Can't really tell, but it would be framed much tighter without the lens. Very dark, as well. It was a dark corner of a building, but this brings up the main problem with the lenses. The YES exposure system has a bit of trouble functioning through the extra glass. The system is technically all manual. You twist the knob until you can see YES in the window, which is really just opening and closing the aperture (the camera only shoots at one speed). With the lens attached, you can barely see the YES at all, so after a couple shots I found myself taking the lens off to set the exposure.
Here are a couple goops from above.
One of the few times I've gotten solarization from FP-3000B. I think it must have something to do with temperature while developing, because it was probably 38F outside. So, anyway, another toy to play with. Oh, here is a copier...
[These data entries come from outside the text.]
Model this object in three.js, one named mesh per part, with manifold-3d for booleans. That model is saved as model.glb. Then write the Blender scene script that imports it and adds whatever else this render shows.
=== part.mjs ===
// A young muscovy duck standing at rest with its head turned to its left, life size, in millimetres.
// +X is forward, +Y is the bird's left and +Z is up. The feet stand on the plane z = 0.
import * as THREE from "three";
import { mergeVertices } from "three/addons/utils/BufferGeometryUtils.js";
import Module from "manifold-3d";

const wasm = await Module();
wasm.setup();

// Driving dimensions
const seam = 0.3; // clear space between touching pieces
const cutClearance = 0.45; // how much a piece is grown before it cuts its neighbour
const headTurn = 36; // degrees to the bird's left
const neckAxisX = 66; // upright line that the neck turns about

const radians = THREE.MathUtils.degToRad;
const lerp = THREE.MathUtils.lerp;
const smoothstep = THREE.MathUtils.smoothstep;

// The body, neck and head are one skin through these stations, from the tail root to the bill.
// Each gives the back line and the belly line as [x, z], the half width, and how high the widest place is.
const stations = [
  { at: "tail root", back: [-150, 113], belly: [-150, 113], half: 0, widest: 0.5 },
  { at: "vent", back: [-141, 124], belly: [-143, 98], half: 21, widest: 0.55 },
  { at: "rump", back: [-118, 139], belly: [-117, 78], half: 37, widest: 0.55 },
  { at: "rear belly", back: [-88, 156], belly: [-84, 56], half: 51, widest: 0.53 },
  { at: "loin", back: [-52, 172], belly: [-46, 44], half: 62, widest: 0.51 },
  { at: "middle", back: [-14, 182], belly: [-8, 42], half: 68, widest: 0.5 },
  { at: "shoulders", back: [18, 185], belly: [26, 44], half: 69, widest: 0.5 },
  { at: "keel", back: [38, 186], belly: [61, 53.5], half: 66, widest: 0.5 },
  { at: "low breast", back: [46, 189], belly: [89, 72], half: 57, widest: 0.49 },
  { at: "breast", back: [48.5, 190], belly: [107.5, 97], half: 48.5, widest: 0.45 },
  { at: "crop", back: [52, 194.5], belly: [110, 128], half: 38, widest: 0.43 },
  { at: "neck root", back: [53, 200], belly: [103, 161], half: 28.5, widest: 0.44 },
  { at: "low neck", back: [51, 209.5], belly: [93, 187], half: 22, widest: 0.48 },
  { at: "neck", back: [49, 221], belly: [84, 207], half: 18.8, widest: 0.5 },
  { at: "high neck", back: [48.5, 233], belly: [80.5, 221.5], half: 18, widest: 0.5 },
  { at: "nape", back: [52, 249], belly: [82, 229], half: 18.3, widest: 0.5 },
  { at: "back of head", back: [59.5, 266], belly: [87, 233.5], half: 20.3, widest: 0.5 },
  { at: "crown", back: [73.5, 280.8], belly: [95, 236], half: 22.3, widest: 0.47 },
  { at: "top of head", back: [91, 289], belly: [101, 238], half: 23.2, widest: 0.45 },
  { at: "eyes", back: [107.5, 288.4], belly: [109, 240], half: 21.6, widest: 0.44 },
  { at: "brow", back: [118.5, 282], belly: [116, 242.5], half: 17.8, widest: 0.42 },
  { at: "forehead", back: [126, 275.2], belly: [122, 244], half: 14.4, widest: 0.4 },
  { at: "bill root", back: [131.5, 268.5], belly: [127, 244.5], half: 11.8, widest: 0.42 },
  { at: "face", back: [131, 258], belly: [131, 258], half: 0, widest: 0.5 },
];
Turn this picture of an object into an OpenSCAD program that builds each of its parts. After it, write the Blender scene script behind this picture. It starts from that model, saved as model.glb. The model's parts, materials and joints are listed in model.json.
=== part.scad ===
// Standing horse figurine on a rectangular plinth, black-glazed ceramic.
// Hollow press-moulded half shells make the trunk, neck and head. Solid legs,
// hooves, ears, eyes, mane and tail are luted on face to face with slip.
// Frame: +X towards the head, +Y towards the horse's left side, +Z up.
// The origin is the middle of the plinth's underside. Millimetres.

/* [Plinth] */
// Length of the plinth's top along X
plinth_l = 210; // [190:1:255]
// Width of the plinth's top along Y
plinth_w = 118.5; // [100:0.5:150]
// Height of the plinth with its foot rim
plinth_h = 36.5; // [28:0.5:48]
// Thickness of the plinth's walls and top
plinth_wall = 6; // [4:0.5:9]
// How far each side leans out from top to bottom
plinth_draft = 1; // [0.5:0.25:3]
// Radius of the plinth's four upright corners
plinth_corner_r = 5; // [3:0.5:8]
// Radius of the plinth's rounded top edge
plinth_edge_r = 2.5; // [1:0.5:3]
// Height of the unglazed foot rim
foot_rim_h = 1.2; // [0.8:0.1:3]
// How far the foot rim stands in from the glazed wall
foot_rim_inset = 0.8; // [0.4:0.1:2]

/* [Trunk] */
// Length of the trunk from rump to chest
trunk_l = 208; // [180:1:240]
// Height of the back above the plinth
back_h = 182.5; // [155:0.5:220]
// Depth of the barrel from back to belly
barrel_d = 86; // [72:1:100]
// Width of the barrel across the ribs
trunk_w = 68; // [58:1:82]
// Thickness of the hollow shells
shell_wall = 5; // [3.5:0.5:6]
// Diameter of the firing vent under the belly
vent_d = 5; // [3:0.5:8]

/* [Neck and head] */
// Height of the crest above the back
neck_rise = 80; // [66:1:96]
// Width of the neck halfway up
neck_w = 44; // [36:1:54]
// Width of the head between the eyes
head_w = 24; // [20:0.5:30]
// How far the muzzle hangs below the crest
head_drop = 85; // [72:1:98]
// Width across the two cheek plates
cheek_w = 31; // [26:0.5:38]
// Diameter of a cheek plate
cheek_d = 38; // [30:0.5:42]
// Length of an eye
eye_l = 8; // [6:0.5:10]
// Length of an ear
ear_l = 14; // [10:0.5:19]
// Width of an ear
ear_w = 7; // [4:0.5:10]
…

I'll mess with it at some point, but I'm not sure quite how it works. For one thing, you are supposed to be at least five feet from your subject when using the camera. And I'm not sure how you get enough light to expose your copy without getting reflection. The Big Swinger 3000 was a cheap camera, so it's not like this is a professional studio setup. According to the box, you just attach it to the camera like above, with nothing about an additional lens. It says you can take close-up shots with it as well, which makes very little sense to me, knowing the basics of focal lengths, etc.
Actually, I'm going to leave all that there, but try it right now. Duh. I used a frame from a Peanuts comic.
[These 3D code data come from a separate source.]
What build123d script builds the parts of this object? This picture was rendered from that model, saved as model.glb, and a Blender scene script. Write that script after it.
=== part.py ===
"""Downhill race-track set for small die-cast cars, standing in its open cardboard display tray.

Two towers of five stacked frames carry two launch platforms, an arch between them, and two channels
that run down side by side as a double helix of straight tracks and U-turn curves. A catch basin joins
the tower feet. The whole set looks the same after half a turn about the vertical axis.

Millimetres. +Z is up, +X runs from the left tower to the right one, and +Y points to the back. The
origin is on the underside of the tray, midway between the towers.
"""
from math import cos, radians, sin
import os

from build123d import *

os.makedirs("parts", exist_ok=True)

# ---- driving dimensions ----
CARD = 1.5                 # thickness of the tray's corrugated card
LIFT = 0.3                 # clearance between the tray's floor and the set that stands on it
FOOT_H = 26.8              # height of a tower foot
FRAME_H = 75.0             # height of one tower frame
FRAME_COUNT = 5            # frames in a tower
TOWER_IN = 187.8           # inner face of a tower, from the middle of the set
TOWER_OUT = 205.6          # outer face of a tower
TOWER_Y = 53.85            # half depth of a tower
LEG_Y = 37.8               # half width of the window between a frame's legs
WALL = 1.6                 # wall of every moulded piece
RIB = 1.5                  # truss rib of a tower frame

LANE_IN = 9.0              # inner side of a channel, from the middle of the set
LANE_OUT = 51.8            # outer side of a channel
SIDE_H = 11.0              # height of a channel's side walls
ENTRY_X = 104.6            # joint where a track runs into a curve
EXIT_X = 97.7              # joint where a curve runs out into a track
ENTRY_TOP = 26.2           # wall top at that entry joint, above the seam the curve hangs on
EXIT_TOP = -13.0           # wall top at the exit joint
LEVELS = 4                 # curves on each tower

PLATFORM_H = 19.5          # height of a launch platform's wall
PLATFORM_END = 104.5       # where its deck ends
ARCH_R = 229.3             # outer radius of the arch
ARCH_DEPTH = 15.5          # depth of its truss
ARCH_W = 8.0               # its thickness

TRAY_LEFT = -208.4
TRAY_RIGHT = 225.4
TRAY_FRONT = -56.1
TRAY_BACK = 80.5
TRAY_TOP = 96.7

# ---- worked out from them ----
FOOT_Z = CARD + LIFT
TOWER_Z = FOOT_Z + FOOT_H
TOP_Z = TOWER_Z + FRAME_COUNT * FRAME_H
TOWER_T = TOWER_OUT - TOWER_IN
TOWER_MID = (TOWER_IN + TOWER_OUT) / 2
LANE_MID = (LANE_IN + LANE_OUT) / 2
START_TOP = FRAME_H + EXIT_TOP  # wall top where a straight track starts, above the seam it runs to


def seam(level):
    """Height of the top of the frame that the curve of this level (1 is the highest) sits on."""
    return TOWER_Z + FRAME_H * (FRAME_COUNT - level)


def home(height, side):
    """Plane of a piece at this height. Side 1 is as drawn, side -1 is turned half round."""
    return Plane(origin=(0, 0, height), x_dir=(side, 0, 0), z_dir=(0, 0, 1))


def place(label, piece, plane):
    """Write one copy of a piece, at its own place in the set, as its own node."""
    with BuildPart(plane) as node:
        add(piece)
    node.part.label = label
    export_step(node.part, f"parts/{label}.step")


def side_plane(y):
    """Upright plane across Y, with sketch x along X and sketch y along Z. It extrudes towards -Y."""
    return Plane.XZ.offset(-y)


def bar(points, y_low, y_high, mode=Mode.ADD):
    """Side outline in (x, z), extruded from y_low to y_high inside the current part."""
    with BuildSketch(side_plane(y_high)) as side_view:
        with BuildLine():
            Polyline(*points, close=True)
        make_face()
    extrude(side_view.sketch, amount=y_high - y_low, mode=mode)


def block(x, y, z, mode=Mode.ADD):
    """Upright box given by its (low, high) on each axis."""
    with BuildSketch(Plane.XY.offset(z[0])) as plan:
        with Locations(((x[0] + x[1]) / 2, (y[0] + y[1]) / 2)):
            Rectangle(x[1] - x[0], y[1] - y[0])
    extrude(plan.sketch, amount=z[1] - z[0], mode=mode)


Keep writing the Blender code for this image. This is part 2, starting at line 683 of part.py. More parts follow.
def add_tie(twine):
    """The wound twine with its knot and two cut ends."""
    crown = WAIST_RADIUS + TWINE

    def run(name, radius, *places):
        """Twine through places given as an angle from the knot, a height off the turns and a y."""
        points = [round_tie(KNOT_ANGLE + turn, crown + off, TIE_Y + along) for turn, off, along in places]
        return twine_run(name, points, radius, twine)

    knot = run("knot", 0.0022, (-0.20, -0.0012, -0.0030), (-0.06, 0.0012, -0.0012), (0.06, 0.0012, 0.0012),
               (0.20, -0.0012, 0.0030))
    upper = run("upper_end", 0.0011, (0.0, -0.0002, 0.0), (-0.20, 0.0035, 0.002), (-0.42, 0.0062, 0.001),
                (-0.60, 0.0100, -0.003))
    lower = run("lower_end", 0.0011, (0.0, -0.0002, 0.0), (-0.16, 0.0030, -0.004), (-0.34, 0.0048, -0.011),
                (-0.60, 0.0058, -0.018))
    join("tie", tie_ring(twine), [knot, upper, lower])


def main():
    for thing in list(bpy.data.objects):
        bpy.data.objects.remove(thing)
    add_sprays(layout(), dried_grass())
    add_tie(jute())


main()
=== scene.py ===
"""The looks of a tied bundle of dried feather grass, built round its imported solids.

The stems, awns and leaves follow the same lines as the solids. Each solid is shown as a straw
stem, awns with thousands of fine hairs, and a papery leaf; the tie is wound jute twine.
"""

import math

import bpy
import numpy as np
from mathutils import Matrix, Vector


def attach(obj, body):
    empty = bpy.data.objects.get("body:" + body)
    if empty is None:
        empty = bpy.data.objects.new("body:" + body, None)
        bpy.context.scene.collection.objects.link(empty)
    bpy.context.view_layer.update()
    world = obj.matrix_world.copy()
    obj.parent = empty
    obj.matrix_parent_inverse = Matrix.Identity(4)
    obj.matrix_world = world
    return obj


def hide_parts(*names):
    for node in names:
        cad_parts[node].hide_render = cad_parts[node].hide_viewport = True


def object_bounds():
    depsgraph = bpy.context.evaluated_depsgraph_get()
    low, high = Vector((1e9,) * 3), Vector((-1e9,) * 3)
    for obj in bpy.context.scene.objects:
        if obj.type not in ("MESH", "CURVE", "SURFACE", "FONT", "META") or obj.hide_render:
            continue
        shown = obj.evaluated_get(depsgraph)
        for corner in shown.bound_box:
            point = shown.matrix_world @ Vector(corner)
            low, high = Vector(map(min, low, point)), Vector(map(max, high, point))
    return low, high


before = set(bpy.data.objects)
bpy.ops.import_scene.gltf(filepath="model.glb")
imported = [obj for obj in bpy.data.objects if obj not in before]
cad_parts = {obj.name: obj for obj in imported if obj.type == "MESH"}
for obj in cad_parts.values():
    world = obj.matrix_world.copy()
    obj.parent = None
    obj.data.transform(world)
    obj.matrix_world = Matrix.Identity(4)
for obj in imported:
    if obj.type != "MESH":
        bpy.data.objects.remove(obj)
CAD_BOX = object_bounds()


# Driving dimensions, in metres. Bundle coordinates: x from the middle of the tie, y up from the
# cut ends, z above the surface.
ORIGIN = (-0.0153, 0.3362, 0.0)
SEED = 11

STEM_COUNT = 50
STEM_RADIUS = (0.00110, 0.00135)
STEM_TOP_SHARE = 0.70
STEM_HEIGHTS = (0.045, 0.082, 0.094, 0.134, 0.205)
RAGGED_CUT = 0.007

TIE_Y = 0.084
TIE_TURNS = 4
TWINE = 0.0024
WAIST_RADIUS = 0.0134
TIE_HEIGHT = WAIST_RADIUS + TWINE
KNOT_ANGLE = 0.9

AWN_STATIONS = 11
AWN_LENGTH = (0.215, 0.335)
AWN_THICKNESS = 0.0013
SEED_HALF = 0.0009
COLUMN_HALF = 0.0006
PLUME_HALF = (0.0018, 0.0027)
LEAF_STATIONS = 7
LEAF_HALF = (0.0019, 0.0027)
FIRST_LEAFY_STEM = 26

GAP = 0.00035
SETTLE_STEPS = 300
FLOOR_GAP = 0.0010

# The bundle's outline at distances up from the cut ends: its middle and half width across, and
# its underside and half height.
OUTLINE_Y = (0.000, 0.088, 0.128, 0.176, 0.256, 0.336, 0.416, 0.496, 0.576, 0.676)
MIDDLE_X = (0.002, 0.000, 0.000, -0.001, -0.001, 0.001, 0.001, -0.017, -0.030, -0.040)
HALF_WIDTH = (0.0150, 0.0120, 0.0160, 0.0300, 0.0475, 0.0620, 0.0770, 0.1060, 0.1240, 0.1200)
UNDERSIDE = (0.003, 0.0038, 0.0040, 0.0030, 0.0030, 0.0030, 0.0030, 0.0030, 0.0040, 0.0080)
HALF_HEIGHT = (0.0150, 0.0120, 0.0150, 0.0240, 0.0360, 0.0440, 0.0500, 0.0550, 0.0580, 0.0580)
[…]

Ummm...yeah. About what I expected. I fired the shutter twice because I knew there wouldn't be enough light available. You can see the frame edge in the shot, as well. Sooo...let's try one with the telephoto lens. I know it won't work, but maybe it will.
Nope, even worse. So, I have no idea. There must be a close-up lens you are supposed to use, but it says nothing about it on the box. It just pretends you can hook it to the camera and magically take shots from four inches away. Oh well, still interesting.
A quick bit about the new Polaroid films from Polapremium, 100 Chocolate and 100 Sepia. I was going to save this for a separate post, as these things tend to go a bit long, but I want to get it over with while I'm in the mood (baby).
I didn't buy any 100 Blue, but I may at some point. It might work well for the summer monsoon. First is the 100 Chocolate.
I've used the original Type 80 Chocolate...this is just more of the same tastiness, except more of it. I shot a pack in my Colorpack III and was very pleased with the results. Chocolate is one of my favorites, and the 100 didn't disappoint. Lovely texture, lovely tones. Gives many of the photos a watercolor effect. Here are a few examples...
Then we have the 100 Sepia.
It's a bit of an odd man out, sitting at 1500 ISO. This makes it difficult to use in a non-manual Polaroid camera (though people have gotten decent results from some of them, so far). I used my 180 so I could take advantage of the exposure range. I started I think at about F16 and 125. It was a dark day, so adjustments will be made depending on light. It's an interesting film, very much like 667 with a sepia undertone. It's cold and warm at the same time. It has the cold, harsh look of 667 while still having a wider range between the light and dark areas. And with the sepia adding a bit of warmth, the effect is different than any other available Polaroid film. A few shots, of course...
You can see the wide exposure range, from under to overexposed. I don't use a light meter or anything, but that keeps things interesting. As an added bonus, it makes a nice goop, as well. Much like 667 and Fuji FP-3000B, but a bit softer.
That's it for now. Next time I want to show you some Polaroid film that expired in 1989, and it still works! I leave you with a shot of a sweet batch of 120 film I picked up for cheap, all expired between 1969 and 1972.
I love Verichrome and it usually ages very well. It will be interesting to use the vintage slide film, also. Seeya, peeps. Happy Holidays, whatever you happen to celebrate.